The prioress says the Sisters have been selling items at the march for about 20 years, but this will be only the second year they’ve done the embroidery. They have a table in the exhibit hall at the March for Life Convention at the Hyatt Regency.
“Anything we do has to have a point to it,” she says. “That makes it mission. Otherwise it’s just a store. And we’re not just a store.
“We try to make it youth-appealing. I think people need visuals. To see someone wearing something – it’s almost like an actual grace. … This is a statement that will prick people’s consciences to think about something deeper – the value of life.”

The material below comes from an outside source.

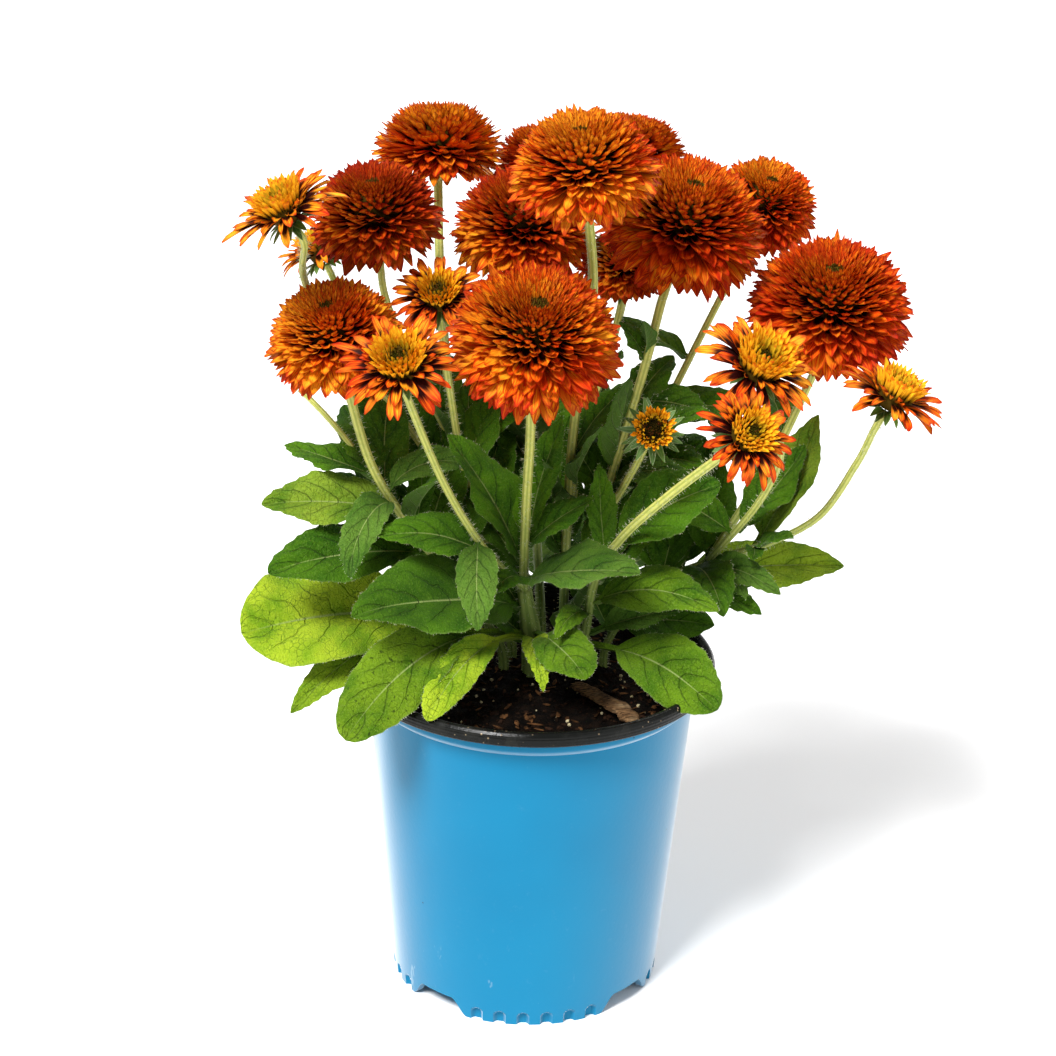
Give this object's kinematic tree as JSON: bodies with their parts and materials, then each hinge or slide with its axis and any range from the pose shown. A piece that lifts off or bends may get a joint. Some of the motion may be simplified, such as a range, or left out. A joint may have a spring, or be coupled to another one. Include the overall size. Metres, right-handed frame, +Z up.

Being pro-life is part of the Catholic mission, she says. Those who sport a pro-life message become part of the apostolate.
The Sisters also promote their spirituality with St. Louis de Montfort’s “True Devotion to Mary,” which they publish, the prioress says. And they’ve designed rings and chain bracelets to remind those who consecrate themselves to Mary in this way of their commitment.
Then there’s their slogan, “Save the Earth: Pray the Rosary,” which goes with beads they call “a supernatural gift made of all natural materials” from Brazil. An accompanying pamphlet, explains why the rosary is “the perfect answer to our social ills,” Sister Katherine Maria says.
Youth come looking for souvenirs, and the Sisters try to sell things at prices they can afford, she says. Since the Sisters don’t have to pay themselves, they can charge less and sell more, and thus spread the word farther. They’re trying to make a living, not a killing. (Pardon the pun.)
Four Sisters are to make the trip to Washington, D.C., Jan. 19-22, Sister Katherine Maria says. She says she used to go, but now likes to let the younger sisters enjoy the experience.